* BEGIN Material shown *

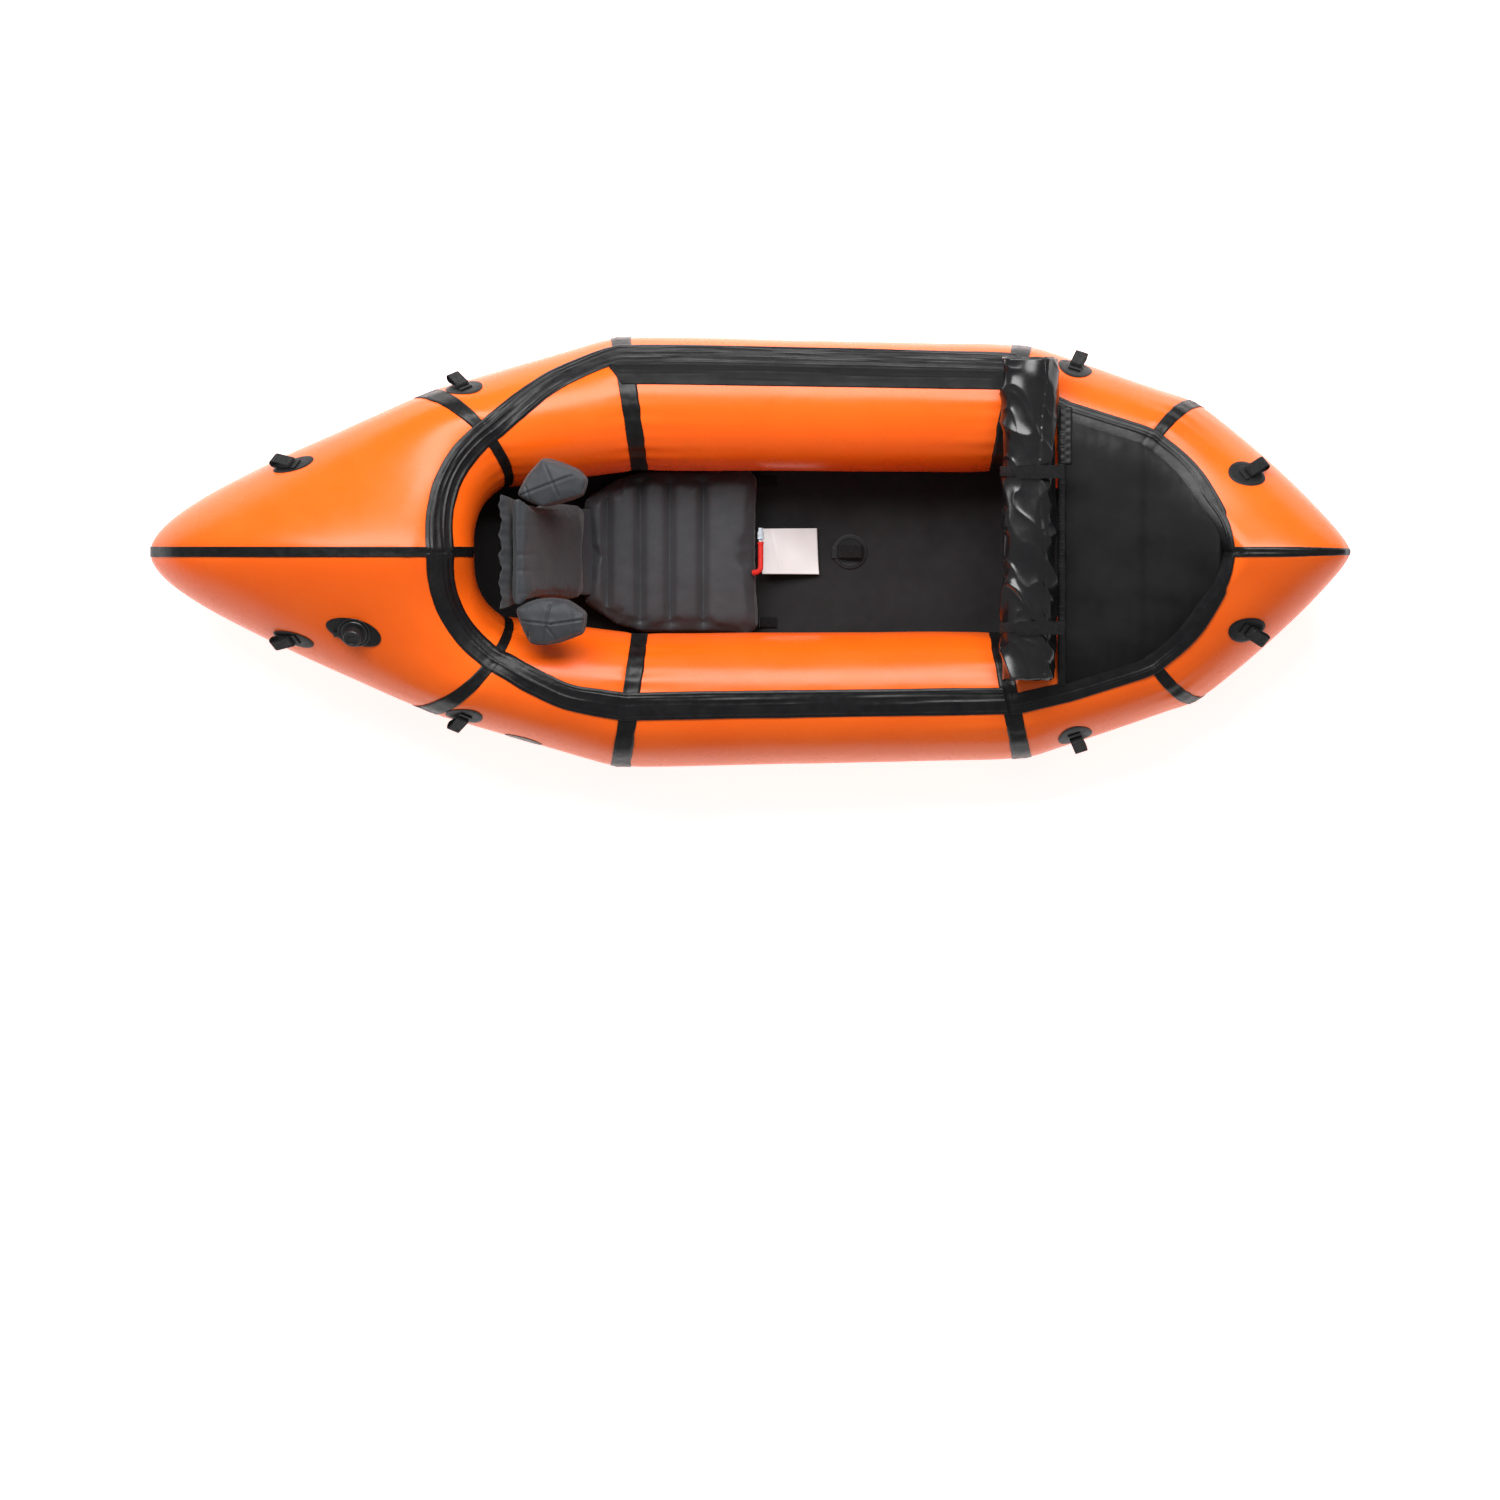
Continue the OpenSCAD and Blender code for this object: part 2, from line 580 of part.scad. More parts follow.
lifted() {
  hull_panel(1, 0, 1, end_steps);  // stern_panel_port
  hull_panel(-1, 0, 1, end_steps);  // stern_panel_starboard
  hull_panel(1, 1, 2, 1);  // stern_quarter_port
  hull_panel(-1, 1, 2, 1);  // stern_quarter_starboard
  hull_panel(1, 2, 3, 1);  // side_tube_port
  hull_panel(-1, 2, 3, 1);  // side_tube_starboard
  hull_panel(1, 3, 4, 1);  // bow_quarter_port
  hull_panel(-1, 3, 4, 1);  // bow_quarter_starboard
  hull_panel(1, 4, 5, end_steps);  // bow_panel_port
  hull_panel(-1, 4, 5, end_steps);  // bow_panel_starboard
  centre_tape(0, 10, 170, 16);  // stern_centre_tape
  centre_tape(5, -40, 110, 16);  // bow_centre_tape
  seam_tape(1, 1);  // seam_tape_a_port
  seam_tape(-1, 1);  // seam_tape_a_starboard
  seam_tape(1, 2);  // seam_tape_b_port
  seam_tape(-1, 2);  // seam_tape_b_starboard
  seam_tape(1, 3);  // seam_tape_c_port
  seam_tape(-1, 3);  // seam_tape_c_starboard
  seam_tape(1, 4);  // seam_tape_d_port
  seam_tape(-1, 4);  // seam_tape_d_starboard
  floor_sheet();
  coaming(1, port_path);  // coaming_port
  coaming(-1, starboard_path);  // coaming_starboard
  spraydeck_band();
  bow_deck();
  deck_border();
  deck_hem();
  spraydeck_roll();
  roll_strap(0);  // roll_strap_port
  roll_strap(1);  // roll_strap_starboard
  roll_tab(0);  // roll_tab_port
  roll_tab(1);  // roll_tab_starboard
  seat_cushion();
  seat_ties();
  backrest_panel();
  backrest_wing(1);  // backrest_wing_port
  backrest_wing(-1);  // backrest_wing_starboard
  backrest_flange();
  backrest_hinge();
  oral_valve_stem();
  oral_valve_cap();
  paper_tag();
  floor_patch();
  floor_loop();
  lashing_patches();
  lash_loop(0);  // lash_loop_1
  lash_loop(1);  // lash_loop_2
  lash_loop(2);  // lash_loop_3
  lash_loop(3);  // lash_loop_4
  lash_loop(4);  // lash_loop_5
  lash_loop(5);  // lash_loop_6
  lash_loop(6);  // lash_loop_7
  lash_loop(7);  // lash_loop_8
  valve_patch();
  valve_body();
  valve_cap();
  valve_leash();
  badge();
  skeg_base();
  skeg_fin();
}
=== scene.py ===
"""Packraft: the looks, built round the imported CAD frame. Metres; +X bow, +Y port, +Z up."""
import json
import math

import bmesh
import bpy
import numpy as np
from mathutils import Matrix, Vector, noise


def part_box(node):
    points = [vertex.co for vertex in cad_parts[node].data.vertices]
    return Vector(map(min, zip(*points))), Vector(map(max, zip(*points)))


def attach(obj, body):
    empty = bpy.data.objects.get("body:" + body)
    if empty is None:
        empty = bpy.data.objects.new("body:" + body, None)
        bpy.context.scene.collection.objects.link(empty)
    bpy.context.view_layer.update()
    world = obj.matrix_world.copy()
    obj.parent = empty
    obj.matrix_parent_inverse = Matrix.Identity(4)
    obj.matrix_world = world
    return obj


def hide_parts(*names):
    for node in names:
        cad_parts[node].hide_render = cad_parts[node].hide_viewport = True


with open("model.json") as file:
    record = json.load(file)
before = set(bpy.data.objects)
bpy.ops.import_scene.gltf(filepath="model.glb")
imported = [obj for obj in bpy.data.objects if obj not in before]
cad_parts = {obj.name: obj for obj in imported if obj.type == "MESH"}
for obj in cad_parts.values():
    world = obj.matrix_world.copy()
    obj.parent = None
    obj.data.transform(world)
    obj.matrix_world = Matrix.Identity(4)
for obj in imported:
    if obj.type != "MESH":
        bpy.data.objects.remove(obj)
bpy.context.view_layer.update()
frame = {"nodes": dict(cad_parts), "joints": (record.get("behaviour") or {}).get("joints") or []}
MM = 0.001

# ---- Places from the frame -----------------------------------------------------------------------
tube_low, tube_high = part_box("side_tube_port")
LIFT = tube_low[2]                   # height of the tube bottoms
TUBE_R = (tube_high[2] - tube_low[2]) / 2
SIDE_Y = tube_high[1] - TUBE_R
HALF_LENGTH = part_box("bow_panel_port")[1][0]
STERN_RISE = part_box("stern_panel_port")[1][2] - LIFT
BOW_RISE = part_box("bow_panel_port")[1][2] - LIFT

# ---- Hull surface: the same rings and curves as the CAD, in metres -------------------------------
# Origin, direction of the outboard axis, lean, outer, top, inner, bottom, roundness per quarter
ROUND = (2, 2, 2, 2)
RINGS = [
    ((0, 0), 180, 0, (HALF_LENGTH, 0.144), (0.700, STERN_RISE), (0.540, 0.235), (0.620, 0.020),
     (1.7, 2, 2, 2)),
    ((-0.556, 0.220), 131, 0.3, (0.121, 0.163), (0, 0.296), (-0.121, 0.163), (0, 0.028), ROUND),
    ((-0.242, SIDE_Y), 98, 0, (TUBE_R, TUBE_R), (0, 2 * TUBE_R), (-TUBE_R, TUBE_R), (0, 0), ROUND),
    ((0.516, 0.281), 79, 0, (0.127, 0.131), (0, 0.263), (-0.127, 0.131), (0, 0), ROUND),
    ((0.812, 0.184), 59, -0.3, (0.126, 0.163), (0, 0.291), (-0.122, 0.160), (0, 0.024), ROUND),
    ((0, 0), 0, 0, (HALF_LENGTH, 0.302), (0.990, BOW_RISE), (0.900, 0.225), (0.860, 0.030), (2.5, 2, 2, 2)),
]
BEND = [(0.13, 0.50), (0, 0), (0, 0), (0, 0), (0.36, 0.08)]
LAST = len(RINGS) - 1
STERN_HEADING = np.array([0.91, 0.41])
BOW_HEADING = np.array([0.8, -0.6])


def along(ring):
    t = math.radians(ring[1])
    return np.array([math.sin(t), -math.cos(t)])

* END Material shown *
* BEGIN Material shown *

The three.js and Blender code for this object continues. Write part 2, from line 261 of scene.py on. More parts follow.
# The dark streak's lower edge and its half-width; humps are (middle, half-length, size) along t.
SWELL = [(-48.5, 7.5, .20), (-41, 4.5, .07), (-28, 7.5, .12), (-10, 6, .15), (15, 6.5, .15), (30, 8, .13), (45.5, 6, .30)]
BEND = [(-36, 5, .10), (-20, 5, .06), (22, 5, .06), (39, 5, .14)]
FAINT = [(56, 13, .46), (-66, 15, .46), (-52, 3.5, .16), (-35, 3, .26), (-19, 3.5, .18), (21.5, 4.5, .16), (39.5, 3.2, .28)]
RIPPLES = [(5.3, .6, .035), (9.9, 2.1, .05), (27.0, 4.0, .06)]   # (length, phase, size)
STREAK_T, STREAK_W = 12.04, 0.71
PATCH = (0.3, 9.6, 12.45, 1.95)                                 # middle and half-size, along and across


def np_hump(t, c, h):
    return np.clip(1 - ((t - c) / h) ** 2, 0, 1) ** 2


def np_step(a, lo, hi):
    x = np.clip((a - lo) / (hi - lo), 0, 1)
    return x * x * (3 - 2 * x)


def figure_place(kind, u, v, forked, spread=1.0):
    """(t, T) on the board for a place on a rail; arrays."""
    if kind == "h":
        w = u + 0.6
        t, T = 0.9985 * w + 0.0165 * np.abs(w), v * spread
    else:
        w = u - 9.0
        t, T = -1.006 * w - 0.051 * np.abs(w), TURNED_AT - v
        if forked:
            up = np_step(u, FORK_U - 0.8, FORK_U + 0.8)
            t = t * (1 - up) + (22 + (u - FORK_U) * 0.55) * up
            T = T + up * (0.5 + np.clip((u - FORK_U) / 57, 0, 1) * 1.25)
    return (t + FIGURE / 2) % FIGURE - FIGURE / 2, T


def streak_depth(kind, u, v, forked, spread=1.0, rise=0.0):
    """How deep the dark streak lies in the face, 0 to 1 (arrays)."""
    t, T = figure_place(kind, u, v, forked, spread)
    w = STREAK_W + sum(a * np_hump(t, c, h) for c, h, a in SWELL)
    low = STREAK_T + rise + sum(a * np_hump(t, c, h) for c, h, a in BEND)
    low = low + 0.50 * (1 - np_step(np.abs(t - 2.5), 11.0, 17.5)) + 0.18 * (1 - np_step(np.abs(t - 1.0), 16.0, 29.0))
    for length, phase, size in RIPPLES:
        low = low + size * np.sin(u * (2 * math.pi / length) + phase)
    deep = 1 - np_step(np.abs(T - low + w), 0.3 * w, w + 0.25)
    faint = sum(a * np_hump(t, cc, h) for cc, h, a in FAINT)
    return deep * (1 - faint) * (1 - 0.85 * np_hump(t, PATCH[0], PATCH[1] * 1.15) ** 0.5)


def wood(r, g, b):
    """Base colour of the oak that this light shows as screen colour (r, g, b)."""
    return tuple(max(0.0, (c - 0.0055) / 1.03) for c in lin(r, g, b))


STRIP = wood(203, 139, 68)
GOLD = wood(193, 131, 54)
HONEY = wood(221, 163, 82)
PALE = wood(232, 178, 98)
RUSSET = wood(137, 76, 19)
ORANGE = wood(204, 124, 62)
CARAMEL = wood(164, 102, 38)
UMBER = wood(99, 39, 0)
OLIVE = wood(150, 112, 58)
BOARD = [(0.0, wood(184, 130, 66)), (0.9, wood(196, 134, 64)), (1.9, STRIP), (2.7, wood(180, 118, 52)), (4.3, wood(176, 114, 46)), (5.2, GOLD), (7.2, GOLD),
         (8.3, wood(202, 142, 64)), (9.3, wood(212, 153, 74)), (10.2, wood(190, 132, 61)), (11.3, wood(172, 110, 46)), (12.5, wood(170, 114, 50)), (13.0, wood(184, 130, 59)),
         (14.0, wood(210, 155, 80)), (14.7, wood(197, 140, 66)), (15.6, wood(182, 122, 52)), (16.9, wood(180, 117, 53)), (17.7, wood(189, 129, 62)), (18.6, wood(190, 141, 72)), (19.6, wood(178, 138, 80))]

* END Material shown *
* BEGIN Material shown *

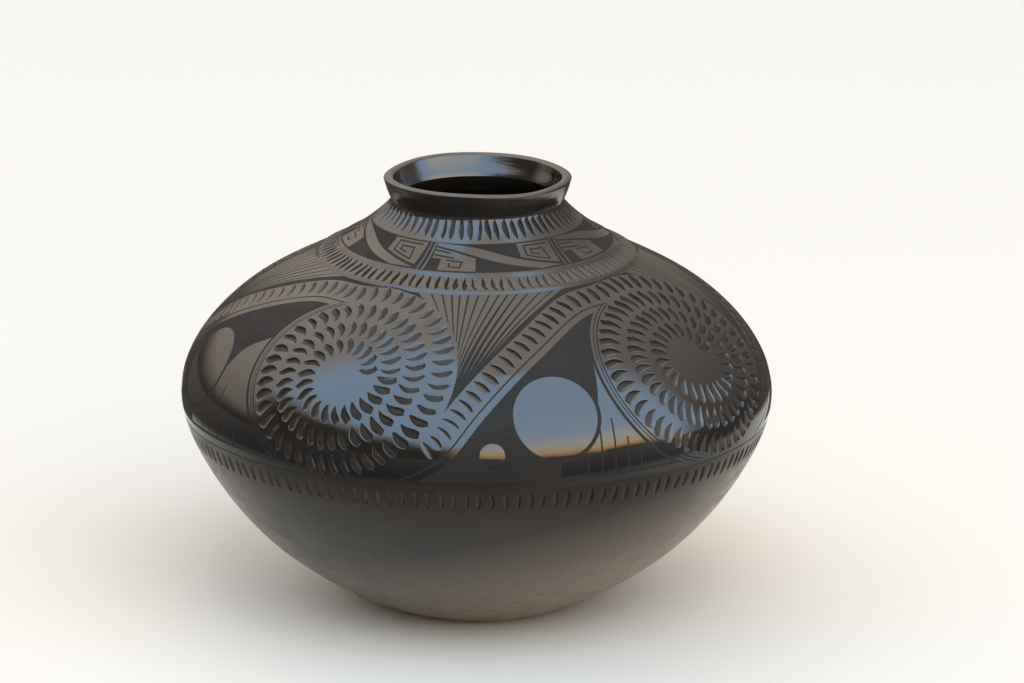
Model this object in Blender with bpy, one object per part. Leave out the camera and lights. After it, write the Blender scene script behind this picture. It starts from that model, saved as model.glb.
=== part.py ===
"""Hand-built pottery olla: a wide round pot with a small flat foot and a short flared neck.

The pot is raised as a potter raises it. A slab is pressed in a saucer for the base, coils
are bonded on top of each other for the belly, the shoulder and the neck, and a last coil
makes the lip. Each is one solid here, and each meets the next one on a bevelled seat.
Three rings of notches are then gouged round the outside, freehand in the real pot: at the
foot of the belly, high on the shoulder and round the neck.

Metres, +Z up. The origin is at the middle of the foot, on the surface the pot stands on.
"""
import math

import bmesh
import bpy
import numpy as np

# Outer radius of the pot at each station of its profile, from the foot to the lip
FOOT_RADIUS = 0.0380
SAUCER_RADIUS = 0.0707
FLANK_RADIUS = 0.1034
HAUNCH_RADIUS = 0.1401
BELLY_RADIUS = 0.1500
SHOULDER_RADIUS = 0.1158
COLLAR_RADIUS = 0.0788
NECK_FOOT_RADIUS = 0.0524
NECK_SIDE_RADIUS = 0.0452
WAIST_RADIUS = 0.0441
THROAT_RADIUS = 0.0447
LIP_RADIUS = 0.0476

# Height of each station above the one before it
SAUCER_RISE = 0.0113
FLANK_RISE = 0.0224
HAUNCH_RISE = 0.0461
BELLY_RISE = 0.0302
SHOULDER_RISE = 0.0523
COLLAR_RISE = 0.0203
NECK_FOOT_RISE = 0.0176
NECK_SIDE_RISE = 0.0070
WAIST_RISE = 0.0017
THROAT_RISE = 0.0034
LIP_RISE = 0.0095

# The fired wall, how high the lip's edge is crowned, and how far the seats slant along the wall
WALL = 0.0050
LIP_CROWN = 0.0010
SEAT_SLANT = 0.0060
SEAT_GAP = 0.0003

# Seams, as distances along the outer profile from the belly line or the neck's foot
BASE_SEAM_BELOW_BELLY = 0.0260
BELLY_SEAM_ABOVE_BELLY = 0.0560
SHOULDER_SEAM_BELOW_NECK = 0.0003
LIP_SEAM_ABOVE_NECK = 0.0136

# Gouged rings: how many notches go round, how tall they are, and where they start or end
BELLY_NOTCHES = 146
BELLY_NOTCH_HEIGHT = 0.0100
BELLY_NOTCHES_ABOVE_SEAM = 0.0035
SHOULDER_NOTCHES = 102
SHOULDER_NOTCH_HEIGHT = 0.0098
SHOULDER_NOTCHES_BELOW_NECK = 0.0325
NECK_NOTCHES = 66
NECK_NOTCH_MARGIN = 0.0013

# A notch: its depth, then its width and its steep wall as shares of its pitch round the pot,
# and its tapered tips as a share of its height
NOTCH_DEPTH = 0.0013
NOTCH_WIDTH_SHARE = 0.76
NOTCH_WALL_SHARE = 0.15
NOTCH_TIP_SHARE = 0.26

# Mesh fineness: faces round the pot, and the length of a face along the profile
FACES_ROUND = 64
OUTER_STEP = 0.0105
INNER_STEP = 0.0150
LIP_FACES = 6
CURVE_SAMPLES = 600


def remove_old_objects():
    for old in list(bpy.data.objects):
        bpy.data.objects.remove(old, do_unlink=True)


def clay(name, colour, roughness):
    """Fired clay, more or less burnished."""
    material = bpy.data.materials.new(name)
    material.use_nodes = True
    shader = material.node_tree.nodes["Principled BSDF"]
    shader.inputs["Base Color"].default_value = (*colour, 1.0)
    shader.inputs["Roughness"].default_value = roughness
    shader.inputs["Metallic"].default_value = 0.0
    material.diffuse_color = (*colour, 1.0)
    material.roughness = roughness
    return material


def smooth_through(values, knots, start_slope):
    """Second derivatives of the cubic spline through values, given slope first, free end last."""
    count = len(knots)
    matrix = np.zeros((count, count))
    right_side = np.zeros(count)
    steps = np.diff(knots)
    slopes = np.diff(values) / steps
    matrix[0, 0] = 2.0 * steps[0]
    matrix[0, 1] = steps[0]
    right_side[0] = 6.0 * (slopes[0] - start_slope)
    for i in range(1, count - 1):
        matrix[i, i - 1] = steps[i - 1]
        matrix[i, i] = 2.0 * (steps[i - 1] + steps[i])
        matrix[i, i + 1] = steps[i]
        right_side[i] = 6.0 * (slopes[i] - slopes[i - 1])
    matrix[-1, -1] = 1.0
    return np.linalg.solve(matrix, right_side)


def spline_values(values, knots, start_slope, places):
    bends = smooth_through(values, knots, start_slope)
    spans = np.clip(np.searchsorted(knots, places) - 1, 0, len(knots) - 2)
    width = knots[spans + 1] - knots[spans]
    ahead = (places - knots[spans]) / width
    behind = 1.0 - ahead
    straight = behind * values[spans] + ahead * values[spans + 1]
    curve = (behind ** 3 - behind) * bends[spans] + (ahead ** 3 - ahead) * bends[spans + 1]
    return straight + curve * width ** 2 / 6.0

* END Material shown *

Print, without alteration, the lines from the line with "paper_tag();" to the line with "record = json.load(file)". Include both of them, and omit every other line.

  paper_tag();
  floor_patch();
  floor_loop();
  lashing_patches();
  lash_loop(0);  // lash_loop_1
  lash_loop(1);  // lash_loop_2
  lash_loop(2);  // lash_loop_3
  lash_loop(3);  // lash_loop_4
  lash_loop(4);  // lash_loop_5
  lash_loop(5);  // lash_loop_6
  lash_loop(6);  // lash_loop_7
  lash_loop(7);  // lash_loop_8
  valve_patch();
  valve_body();
  valve_cap();
  valve_leash();
  badge();
  skeg_base();
  skeg_fin();
}
=== scene.py ===
"""Packraft: the looks, built round the imported CAD frame. Metres; +X bow, +Y port, +Z up."""
import json
import math

import bmesh
import bpy
import numpy as np
from mathutils import Matrix, Vector, noise


def part_box(node):
    points = [vertex.co for vertex in cad_parts[node].data.vertices]
    return Vector(map(min, zip(*points))), Vector(map(max, zip(*points)))


def attach(obj, body):
    empty = bpy.data.objects.get("body:" + body)
    if empty is None:
        empty = bpy.data.objects.new("body:" + body, None)
        bpy.context.scene.collection.objects.link(empty)
    bpy.context.view_layer.update()
    world = obj.matrix_world.copy()
    obj.parent = empty
    obj.matrix_parent_inverse = Matrix.Identity(4)
    obj.matrix_world = world
    return obj


def hide_parts(*names):
    for node in names:
        cad_parts[node].hide_render = cad_parts[node].hide_viewport = True


with open("model.json") as file:
    record = json.load(file)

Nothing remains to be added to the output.